Disciplined Capital Allocation and Shareholder Returns
Management highlighted a balanced capital allocation playbook, deploying $102 million to buy out minority stakes in joint ventures while still rewarding shareholders. The company returned $250 million through $52 million of dividends and $198 million of share repurchases at an average price of $327.65, advancing a $700 million repurchase program.
Targeted Capacity Investments with High Margins
Valmont continued to lean into its high-return Utility growth, investing about $145 million of capital expenditure in 2025, primarily to expand Utility capacity. For 2026, planned CapEx of $170 million to $200 million will again focus on Utility projects, where incremental margins on new capacity are expected in the mid- to upper-20% range, approaching 30%.
Strategic Acquisitions and Technology Investment
The company pushed deeper into telecom and advanced irrigation technologies by acquiring the remaining 40% of ConcealFab and the remaining 80% of Rational Mind. It also rolled out ICON+ control panels and AI-enabled scheduling tools, which management said are already improving manufacturing throughput and enhancing its technology-driven edge.
Agriculture Revenue Decline
Agriculture was the clear weak link, with Q4 sales dropping 19.9% to $222.7 million as international markets deteriorated. Brazil softness and fewer project sales in the Middle East weighed heavily, highlighting the segment’s exposure to emerging-market cycles and project timing.
Brazil-Related Charges and Credit Losses
The Brazilian Agriculture business carried substantial one-off costs, totaling about $50 million for the year in legal reserves and credit losses. In Q4 alone, a $16.5 million legal reserve and $11 million of credit losses cut into results and reduced adjusted EPS by $0.92 for the quarter and $1.70 for the full year.
Agriculture Segment Profitability Pressures
These Brazil-related items pushed Agriculture to a Q4 operating loss of $3.3 million, masking the segment’s underlying profitability. Excluding those charges, Q4 Agriculture operating income would have been $24.1 million, or 10.9% of sales, and management expects double-digit margins to return in Q1 2026, gradually improving thereafter.

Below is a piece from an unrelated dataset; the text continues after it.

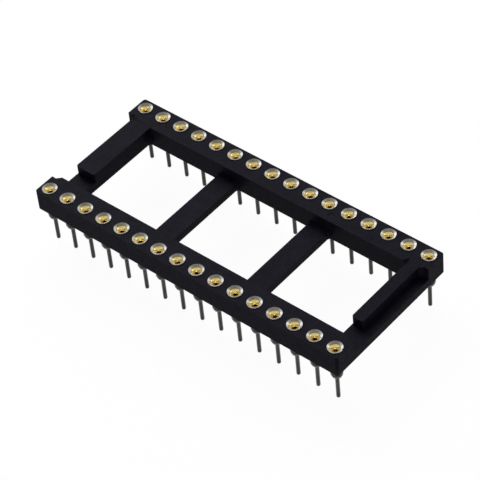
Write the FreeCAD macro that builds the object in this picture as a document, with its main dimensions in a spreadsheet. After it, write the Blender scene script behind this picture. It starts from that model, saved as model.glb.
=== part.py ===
import FreeCAD, Part
import Sketcher
import os
import re

# A 32-way turned-contact DIP socket: an open moulded frame that carries two rows of
# turned sleeves, each with a four-finger spring clip pressed into its bore.
# Millimetres. The origin is the centre of the contact grid, on the board plane where
# the shoulders of the sleeves seat. X runs along the rows, Y across them, Z up.
# Contact 1 is at the left end of the front row (-X, -Y). The numbers run along the
# front row to the right and come back along the rear row.

# Driving sizes, each a cell of the sheet. Everything else is worked out from them.
SIZES = [
    ("pitch", 2.54, "contact spacing along a row"),
    ("row_spacing", 15.24, "distance between the two rows"),
    ("end_margin", 1.10, "end contact to the end of the rail"),
    ("outer_margin", 1.14, "contact line to the outer face of the rail"),
    ("inner_margin", 2.02, "contact line to the window side of the rail"),
    ("stand_height", 1.60, "underside of the moulding above the board"),
    ("rail_height", 2.50, "height of the two rails"),
    ("bar_height", 1.00, "height of the crossbars and end bars"),
    ("end_bar_width", 2.55, "end bar along X"),
    ("crossbar_width", 2.46, "crossbar along X"),
    ("left_setback", 0.73, "left end bar behind the ends of the rails"),
    ("rib_rise", 1.18, "rib above the end bar"),
    ("rib_gap", 2.42, "free end of a rib to the front rail"),
    ("right_rib_width", 1.38, "rib on the right end bar"),
    ("rib_corner", 0.25, "radius at the free end of a rib"),
    ("frame_corner", 0.30, "radius on the outer corners of the frame"),
    ("window_corner", 0.35, "radius in the corners of the windows"),
    ("relief_depth", 0.47, "corner relief into the rail"),
    ("relief_flat", 0.55, "straight length of the corner relief"),
    ("relief_slope", 0.45, "sloped length of the corner relief"),
    ("tail_diameter", 0.44, "solder tail"),
    ("tail_length", 3.20, "solder tail below the board plane"),
    ("tip_diameter", 0.24, "end face of the solder tail"),
    ("tip_length", 0.12, "bevel at the end of the solder tail"),
    ("foot_inset", 0.15, "taper of the foot of the barrel, on the radius"),
    ("foot_height", 0.40, "height of that taper above the board"),
    ("barrel_diameter", 1.30, "barrel of the sleeve"),
    ("head_diameter", 1.66, "head of the sleeve"),
    ("head_proud", 0.10, "head above the top of the rail"),
    ("hole_clearance", 0.01, "sleeve in the moulded hole, on the radius"),
    ("rim_width", 0.06, "flat rim round the lead-in cone of the sleeve"),
    ("lead_in_depth", 0.20, "depth of the lead-in cone"),
    ("bore_diameter", 1.05, "bore of the sleeve"),
    ("bore_depth", 2.60, "straight wall of the bore down from the top of the sleeve"),
    ("drill_point", 0.30, "height of the drilled cone under the bore"),
    ("clip_clearance", 0.01, "clip in the bore, on the radius"),
    ("clip_length", 2.20, "clip from mouth to finger tips"),
    ("clip_wall", 0.05, "strip thickness of the clip"),
    ("collar_length", 0.10, "straight rim of the clip"),
    ("funnel_depth", 0.40, "mouth of the clip to the foot of its funnel"),
    ("funnel_diameter", 0.60, "foot of the funnel"),
    ("slit_start", 0.45, "mouth of the clip to the head of its slits"),
    ("throat_depth", 1.20, "mouth of the clip to its throat"),
    ("throat_diameter", 0.42, "throat between the fingers"),
    ("tip_opening", 0.52, "opening between the finger tips"),
    ("slot_width", 0.10, "slot between two fingers"),
]
ALIASES = [alias for alias, value, meaning in SIZES]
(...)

Lighting & Transportation Near-Term Weakness
Lighting & Transportation also faced headwinds, with Q4 sales down 5.3% as demand weakened in Asia Pacific and production issues constrained North American output. Management framed these issues as temporary, indicating that manufacturing and supply challenges should be largely resolved in the first half of 2026.

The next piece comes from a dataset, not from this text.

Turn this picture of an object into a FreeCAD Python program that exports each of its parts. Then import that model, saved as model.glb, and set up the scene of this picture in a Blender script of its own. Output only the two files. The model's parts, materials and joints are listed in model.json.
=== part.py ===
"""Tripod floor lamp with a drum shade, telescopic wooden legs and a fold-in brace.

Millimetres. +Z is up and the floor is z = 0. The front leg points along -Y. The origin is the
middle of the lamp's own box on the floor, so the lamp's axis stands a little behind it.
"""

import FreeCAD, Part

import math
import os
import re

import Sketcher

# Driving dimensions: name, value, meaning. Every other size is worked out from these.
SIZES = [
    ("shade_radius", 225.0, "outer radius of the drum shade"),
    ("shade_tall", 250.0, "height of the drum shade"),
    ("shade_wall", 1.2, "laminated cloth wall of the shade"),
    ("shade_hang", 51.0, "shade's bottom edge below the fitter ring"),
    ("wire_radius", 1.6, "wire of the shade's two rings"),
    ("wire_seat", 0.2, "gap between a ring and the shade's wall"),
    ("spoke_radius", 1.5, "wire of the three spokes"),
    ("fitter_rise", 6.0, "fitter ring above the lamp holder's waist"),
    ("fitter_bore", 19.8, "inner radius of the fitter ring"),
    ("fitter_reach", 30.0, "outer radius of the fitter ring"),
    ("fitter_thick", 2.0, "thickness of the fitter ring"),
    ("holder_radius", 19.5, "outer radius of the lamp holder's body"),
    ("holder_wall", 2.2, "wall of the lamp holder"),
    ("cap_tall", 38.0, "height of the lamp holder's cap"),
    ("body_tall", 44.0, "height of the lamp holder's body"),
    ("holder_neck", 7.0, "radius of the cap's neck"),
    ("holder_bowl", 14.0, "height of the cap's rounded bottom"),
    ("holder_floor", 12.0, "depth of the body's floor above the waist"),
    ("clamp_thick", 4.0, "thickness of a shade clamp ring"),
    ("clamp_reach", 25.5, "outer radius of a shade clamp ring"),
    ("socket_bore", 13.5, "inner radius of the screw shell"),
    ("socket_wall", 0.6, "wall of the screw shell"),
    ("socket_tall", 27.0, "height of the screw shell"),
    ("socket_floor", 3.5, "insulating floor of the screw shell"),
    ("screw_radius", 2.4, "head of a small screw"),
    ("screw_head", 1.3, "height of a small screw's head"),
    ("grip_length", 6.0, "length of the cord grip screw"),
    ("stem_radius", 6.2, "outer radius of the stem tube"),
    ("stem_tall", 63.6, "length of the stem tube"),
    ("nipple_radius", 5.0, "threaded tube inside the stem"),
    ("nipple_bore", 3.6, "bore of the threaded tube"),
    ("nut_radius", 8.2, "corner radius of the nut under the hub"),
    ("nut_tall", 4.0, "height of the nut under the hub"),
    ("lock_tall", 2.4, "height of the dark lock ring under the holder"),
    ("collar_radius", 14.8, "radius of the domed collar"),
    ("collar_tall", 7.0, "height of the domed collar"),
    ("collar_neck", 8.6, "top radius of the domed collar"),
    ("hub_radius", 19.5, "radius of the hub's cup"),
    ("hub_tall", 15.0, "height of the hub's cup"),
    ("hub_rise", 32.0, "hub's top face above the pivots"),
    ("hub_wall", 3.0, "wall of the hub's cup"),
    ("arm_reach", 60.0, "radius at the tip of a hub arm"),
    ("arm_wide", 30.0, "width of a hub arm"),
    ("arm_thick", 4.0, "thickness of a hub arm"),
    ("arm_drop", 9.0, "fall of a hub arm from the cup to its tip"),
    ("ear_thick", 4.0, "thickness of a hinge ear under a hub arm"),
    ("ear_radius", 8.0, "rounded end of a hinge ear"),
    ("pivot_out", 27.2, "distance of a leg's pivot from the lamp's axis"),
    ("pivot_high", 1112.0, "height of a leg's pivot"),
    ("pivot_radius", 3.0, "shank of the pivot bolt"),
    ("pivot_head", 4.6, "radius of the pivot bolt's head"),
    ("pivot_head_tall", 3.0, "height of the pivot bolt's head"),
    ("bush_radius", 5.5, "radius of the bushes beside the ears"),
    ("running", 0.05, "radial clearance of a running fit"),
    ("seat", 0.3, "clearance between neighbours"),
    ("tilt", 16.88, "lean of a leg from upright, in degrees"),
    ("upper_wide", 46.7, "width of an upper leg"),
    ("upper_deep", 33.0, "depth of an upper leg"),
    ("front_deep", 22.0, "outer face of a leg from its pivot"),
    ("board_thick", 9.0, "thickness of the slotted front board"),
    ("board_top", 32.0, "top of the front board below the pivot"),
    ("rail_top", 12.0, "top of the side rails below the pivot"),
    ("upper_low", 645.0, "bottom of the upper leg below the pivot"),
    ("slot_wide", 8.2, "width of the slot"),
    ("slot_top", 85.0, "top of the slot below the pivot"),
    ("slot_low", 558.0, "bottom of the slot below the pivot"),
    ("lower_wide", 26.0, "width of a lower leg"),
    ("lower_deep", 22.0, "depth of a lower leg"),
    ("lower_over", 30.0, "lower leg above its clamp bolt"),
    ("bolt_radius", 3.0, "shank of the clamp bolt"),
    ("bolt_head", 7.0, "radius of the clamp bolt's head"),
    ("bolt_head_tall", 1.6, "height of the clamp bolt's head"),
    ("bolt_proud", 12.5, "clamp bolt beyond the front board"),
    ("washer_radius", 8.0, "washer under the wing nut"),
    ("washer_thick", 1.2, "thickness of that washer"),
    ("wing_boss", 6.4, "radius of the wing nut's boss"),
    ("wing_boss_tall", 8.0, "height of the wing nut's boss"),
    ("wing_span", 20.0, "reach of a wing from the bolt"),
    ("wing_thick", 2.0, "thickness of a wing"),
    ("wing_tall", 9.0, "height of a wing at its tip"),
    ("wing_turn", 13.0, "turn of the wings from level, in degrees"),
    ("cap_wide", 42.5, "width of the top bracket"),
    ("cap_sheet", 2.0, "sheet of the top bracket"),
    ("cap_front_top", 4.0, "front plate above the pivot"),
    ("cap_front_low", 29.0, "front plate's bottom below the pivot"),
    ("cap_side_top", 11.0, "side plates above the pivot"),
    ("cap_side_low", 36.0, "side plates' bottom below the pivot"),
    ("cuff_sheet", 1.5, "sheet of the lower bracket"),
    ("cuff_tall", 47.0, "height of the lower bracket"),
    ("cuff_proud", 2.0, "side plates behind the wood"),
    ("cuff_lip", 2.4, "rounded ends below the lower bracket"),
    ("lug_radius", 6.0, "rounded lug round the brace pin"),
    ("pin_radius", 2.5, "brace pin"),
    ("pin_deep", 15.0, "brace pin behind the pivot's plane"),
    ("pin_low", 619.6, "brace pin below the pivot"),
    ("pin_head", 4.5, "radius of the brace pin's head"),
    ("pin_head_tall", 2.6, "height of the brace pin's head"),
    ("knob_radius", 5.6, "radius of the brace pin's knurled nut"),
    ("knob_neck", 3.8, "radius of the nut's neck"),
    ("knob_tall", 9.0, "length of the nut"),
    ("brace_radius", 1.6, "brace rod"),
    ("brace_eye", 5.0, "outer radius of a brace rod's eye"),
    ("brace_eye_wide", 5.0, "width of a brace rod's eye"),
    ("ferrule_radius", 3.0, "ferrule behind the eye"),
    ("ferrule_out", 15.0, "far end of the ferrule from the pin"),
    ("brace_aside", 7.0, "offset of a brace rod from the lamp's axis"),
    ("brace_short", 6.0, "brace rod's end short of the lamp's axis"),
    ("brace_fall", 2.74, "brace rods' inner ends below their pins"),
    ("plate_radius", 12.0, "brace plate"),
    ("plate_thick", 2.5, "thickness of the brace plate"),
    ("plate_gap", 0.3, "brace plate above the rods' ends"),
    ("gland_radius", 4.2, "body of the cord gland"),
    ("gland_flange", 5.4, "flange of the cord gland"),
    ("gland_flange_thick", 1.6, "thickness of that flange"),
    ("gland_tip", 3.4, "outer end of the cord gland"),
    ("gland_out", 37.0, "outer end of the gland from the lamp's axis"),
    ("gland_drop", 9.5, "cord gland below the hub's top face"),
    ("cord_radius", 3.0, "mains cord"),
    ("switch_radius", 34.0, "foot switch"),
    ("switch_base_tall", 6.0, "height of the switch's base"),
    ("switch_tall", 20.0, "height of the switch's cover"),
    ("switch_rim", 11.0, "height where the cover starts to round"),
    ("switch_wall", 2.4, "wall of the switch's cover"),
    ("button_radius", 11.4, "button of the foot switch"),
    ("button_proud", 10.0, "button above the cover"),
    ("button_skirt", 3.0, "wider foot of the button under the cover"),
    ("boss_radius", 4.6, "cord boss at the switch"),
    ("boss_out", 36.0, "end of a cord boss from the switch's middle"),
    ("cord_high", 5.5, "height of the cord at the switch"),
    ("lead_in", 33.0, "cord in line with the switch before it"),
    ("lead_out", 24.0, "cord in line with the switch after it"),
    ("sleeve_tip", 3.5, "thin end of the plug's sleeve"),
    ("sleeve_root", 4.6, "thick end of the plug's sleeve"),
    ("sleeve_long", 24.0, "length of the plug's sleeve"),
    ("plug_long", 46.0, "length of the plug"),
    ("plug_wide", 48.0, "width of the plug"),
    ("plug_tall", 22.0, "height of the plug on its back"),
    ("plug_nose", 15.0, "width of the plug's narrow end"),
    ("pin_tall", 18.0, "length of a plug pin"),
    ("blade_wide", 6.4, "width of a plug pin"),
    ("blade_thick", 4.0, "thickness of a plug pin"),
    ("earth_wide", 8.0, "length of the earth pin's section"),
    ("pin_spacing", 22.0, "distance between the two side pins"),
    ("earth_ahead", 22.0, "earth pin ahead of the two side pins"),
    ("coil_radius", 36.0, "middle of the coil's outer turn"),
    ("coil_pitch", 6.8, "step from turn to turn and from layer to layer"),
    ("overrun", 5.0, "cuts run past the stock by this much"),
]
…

Exposure to External Risks and Execution Delays
Executives flagged several external and execution risks that could pull results toward the low end of guidance, including potential delays in capacity expansion. They also pointed to possible shifts in tariffs and ongoing commodity and steel price volatility, which could pressure supply chains and pricing if conditions worsen.
Working Capital Growing Pains
The surge in Utility activity is also showing up in working capital, with elevated contract assets tied to higher work-in-process levels. Management framed this as a manageable growing pain, signaling that better project execution and billing should gradually release cash as these jobs move toward completion.
Forward-Looking Guidance and Outlook
For 2026, Valmont guided net sales to $4.2 billion to $4.4 billion and diluted EPS to $20.50 to $23.50, implying mid-single-digit revenue growth and mid-teens EPS growth at the midpoint. The outlook leans on a $1.5 billion backlog, roughly $150 million of incremental Utility revenue at attractive margins, rising CapEx into high-return projects and a recovery in Agriculture to double-digit operating margins.
Valmont’s call painted a picture of a company leaning into its strongest franchises while digesting isolated challenges in Agriculture and Lighting & Transportation. With robust Utility demand, ample cash generation, and confident multi-year earnings targets, the story resonates as one of disciplined growth, though investors will be watching Brazil, tariffs and execution closely.